Abstract

Biorefineries are at the forefront of sustainable innovation, extracting and processing bioactive compounds from microorganisms and other biological sources for various applications in agriculture and food production. Among these compounds, astaxanthin (AXT) stands out for its remarkable antioxidant properties and significant health benefits. This study introduces a pioneering approach to developing a zero-waste, bacterial-based biorefinery by using microwave (MW)-assisted deep eutectic solvents (DES) for the extraction of astaxanthin-rich extracts (ARE) from Paracoccus carotinifaciens. Computational Fluid Dynamics (CFD) simulations was used to study the MW-ARE extraction process by accurately modeling the flow and mixing behaviors of DES during MW extraction, as well as the heat and mass transfer within the system. The DES enriched with ARE was thoroughly tested for their antifungal and anti-oomycete activity against Botrytis cinerea and Phytophthora cinnamomi, respectively, taking advantage of the high antioxidant and antimicrobial properties of ARE. Additionally, the remaining colorless fraction of P. carotinifaciens left after MW-ARE extraction was repurposed as a biofertilizer to enhance the growth of lettuce plants (Lactuca sativa L.).
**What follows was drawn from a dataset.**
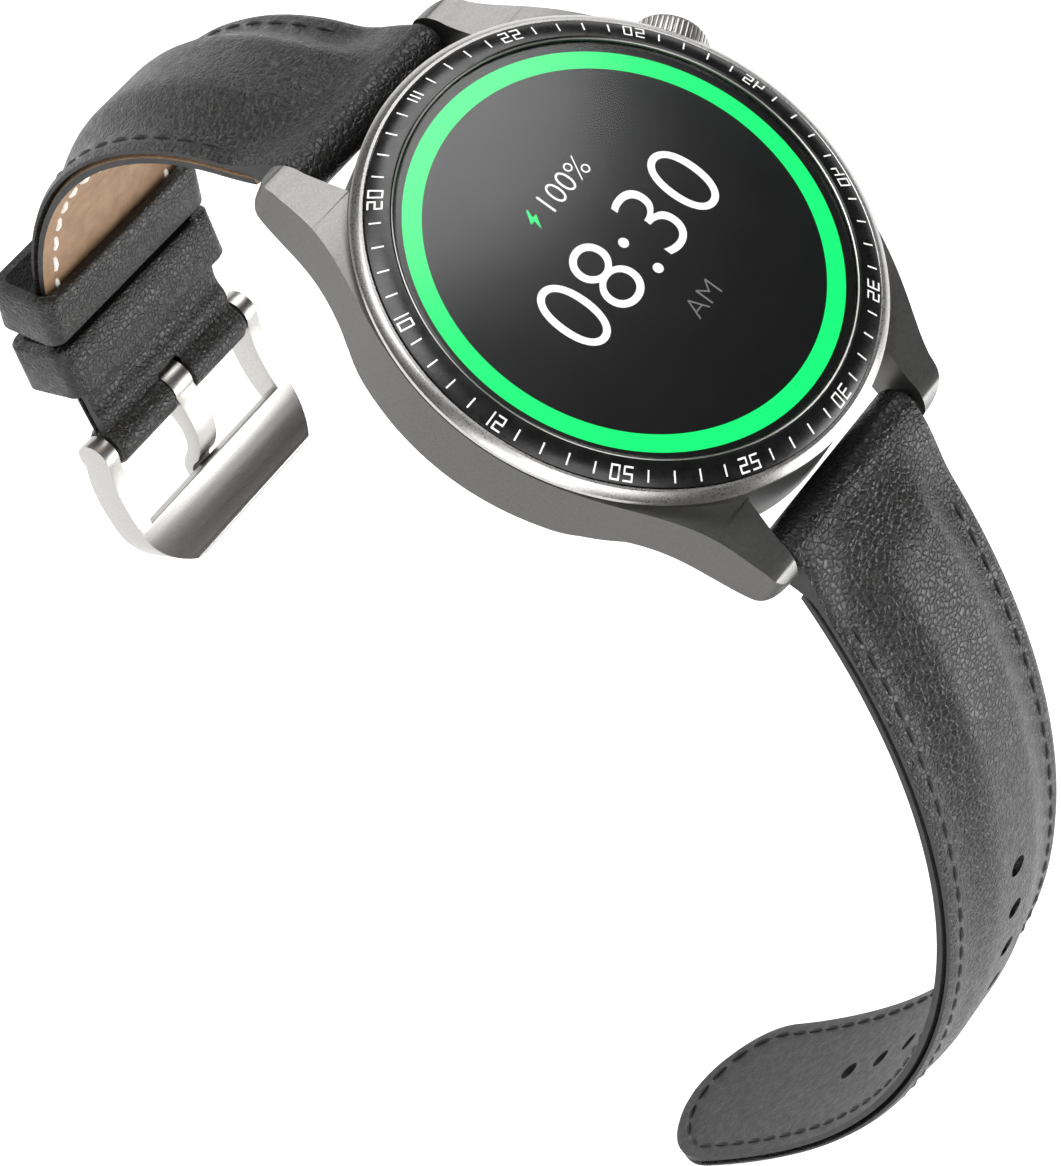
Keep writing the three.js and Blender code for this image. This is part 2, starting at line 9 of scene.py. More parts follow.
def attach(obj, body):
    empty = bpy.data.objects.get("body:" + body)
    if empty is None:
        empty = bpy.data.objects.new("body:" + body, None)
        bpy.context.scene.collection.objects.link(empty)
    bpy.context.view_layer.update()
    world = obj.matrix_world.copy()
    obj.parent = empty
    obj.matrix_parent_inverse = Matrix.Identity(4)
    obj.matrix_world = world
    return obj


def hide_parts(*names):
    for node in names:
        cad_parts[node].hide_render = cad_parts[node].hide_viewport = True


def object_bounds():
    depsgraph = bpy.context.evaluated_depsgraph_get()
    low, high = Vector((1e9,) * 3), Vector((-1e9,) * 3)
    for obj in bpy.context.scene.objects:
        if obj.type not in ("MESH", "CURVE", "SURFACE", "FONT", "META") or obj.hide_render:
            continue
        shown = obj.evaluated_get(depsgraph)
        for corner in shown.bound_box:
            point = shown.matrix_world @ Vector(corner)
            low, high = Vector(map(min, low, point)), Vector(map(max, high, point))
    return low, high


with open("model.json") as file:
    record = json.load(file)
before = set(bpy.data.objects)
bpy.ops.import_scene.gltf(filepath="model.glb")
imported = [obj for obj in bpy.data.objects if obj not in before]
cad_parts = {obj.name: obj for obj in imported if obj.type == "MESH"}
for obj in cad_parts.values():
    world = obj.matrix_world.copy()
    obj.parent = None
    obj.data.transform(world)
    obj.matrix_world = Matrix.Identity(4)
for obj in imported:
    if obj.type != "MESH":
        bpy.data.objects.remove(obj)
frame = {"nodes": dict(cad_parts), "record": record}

CAD_BOX = [list(corner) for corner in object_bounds()]
MM = 0.001

# ---------- sizes, in millimetres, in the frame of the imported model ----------
CASE_RADIUS = 24.4
CASE_TOP = 9.4
CASE_WAIST = 2.6
CASE_BOTTOM = 1.1
CAVITY_RADIUS = 22.0
LUG_GAP = 22.0
BAR_Y = 27.0
BAR_Z = 2.8
CROWN_ANGLE = math.radians(22)
CROWN_Z = 5.6
CROWN_RADIUS = 3.7
CROWN_FLUTES = 44
ROLL_RADIUS = 2.3
STRAP_WIDTH = 21.0
TAIL_WIDTH = 20.6
STITCH_INSET = 1.7
LINING_END = 53.0
FREE_KEEPER_AT = 54.0
FIXED_KEEPER_AT = 61.2
KEEPER_LENGTH = 5.8
HOLE_COUNT = 9
FIRST_HOLE_AT = 48.0
HOLE_PITCH = 6.75
HOLE_RADIUS = 1.15
BUCKLE_HEADING = 222.0
BUCKLE_HALF_WIDTH = 12.6
ARM_THICKNESS = 1.7
TONGUE_HALF_WIDTH = 1.4
LOBE_RADIUS = 1.95
BUCKLE_CORNER_WIDTH = 5.6
BUCKLE_CORNER_LENGTH = 5.8
BUCKLE_CORNER_START = 10.0
TIP_LENGTH = 9.5                    # the rounded tip of the tail
BAR_HOLE_RADIUS = 1.2
EDGE_HEIGHT = 1.05                  # of the outer leather beside the stitches, at the lugs
ROLL_TOP = ROLL_RADIUS - 0.02
DIAL_TURN = math.radians(3)         # the bezel's marks sit a half minute anticlockwise of the case
MARK_RADIUS = 22.65
SCREEN_TURN = math.radians(1.9)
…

This comprehensive study provides a valuable insight into the mechanisms of ARE recovery using MW-assisted extraction and lay the groundwork for a robust, efficient, and sustainable biorefinery model that minimizes waste and maximizes the use of bacterial biomass, aligning with the principles of a circular economy, to elevate product quality and promote sustainable agricultural practices.